__Stated task__.
Copy down all of the data underneath, exactly as shown.
[BEGIN Supplied material]
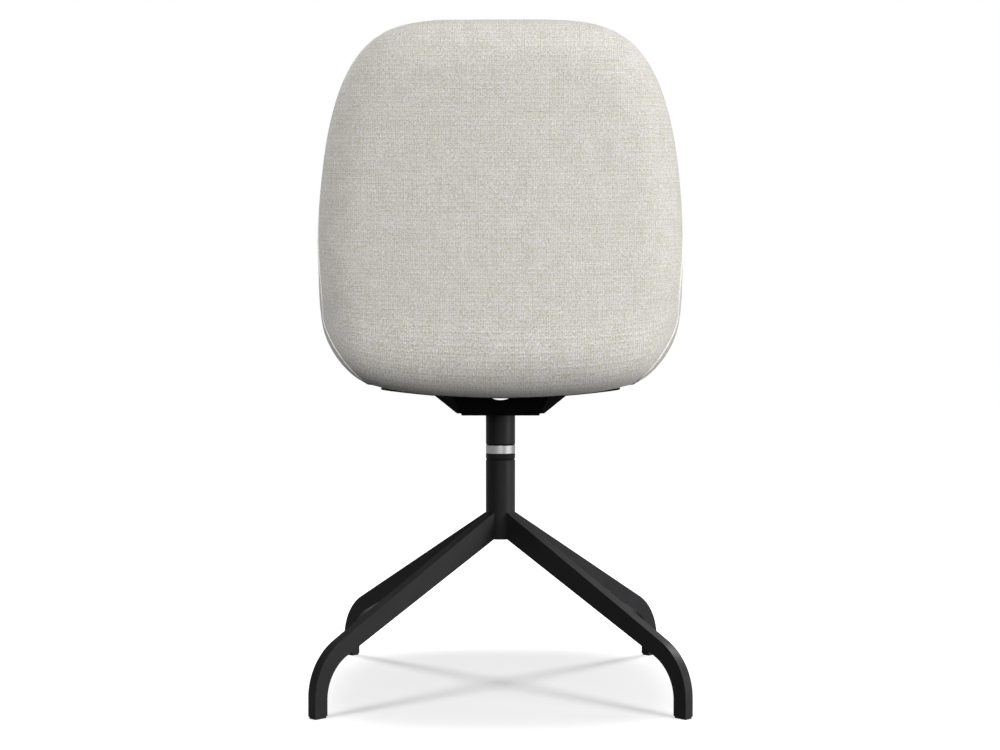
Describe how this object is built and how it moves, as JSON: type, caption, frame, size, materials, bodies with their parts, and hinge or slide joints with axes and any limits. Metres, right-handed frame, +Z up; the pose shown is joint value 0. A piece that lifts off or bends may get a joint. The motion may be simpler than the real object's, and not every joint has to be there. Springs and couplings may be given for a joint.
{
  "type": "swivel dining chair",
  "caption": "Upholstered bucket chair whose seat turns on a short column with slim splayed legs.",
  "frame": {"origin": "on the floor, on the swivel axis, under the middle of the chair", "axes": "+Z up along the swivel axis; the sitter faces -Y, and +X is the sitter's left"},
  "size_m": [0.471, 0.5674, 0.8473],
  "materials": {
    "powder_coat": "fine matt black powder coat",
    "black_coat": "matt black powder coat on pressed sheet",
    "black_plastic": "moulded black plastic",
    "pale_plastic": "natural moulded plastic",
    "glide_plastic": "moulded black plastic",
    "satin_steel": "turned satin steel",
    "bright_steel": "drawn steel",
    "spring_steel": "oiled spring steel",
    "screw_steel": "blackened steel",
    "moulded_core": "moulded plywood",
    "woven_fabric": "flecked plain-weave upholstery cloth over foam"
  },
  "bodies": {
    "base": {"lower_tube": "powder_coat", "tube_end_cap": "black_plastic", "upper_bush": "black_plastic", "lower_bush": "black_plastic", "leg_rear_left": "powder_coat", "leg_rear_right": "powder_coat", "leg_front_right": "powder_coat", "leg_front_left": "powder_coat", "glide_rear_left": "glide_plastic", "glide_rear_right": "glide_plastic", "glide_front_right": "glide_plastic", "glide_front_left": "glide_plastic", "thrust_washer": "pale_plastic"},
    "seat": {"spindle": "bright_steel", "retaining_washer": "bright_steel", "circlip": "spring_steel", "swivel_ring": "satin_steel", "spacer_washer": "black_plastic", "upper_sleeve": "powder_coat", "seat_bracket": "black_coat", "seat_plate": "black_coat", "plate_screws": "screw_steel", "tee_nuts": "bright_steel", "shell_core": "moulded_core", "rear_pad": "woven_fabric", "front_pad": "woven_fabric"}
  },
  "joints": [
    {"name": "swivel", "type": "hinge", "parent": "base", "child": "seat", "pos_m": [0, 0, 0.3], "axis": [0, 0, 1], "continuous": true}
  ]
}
[END Supplied material]
__Response to this exercise__.
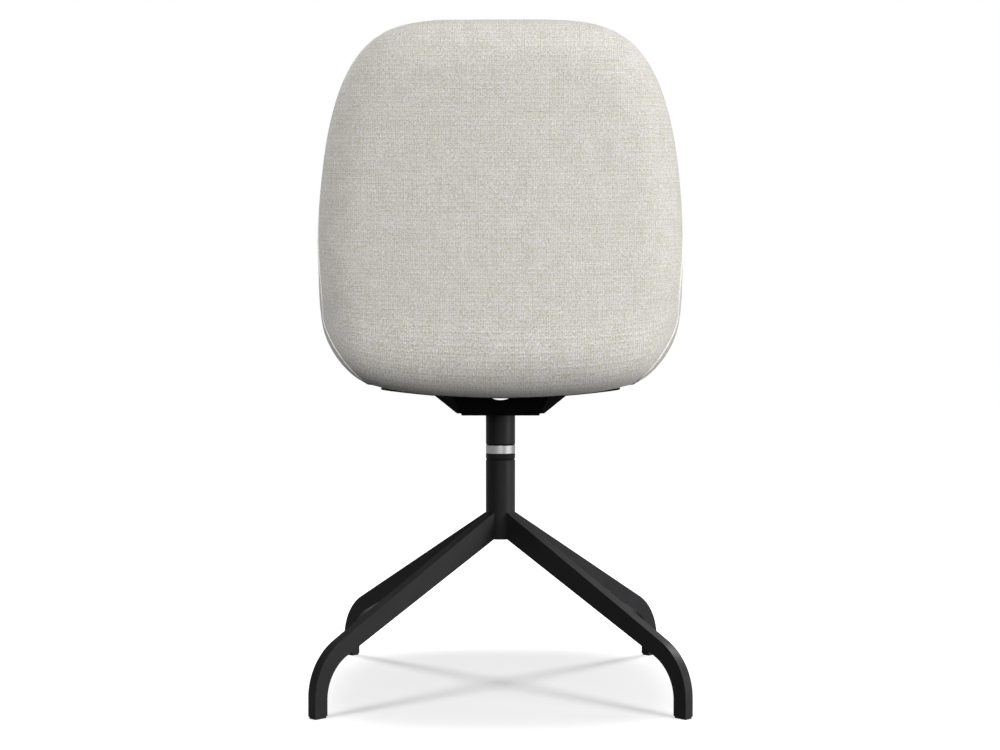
Describe how this object is built and how it moves, as JSON: type, caption, frame, size, materials, bodies with their parts, and hinge or slide joints with axes and any limits. Metres, right-handed frame, +Z up; the pose shown is joint value 0. A piece that lifts off or bends may get a joint. The motion may be simpler than the real object's, and not every joint has to be there. Springs and couplings may be given for a joint.
{
  "type": "swivel dining chair",
  "caption": "Upholstered bucket chair whose seat turns on a short column with slim splayed legs.",
  "frame": {"origin": "on the floor, on the swivel axis, under the middle of the chair", "axes": "+Z up along the swivel axis; the sitter faces -Y, and +X is the sitter's left"},
  "size_m": [0.471, 0.5674, 0.8473],
  "materials": {
    "powder_coat": "fine matt black powder coat",
    "black_coat": "matt black powder coat on pressed sheet",
    "black_plastic": "moulded black plastic",
    "pale_plastic": "natural moulded plastic",
    "glide_plastic": "moulded black plastic",
    "satin_steel": "turned satin steel",
    "bright_steel": "drawn steel",
    "spring_steel": "oiled spring steel",
    "screw_steel": "blackened steel",
    "moulded_core": "moulded plywood",
    "woven_fabric": "flecked plain-weave upholstery cloth over foam"
  },
  "bodies": {
    "base": {"lower_tube": "powder_coat", "tube_end_cap": "black_plastic", "upper_bush": "black_plastic", "lower_bush": "black_plastic", "leg_rear_left": "powder_coat", "leg_rear_right": "powder_coat", "leg_front_right": "powder_coat", "leg_front_left": "powder_coat", "glide_rear_left": "glide_plastic", "glide_rear_right": "glide_plastic", "glide_front_right": "glide_plastic", "glide_front_left": "glide_plastic", "thrust_washer": "pale_plastic"},
    "seat": {"spindle": "bright_steel", "retaining_washer": "bright_steel", "circlip": "spring_steel", "swivel_ring": "satin_steel", "spacer_washer": "black_plastic", "upper_sleeve": "powder_coat", "seat_bracket": "black_coat", "seat_plate": "black_coat", "plate_screws": "screw_steel", "tee_nuts": "bright_steel", "shell_core": "moulded_core", "rear_pad": "woven_fabric", "front_pad": "woven_fabric"}
  },
  "joints": [
    {"name": "swivel", "type": "hinge", "parent": "base", "child": "seat", "pos_m": [0, 0, 0.3], "axis": [0, 0, 1], "continuous": true}
  ]
}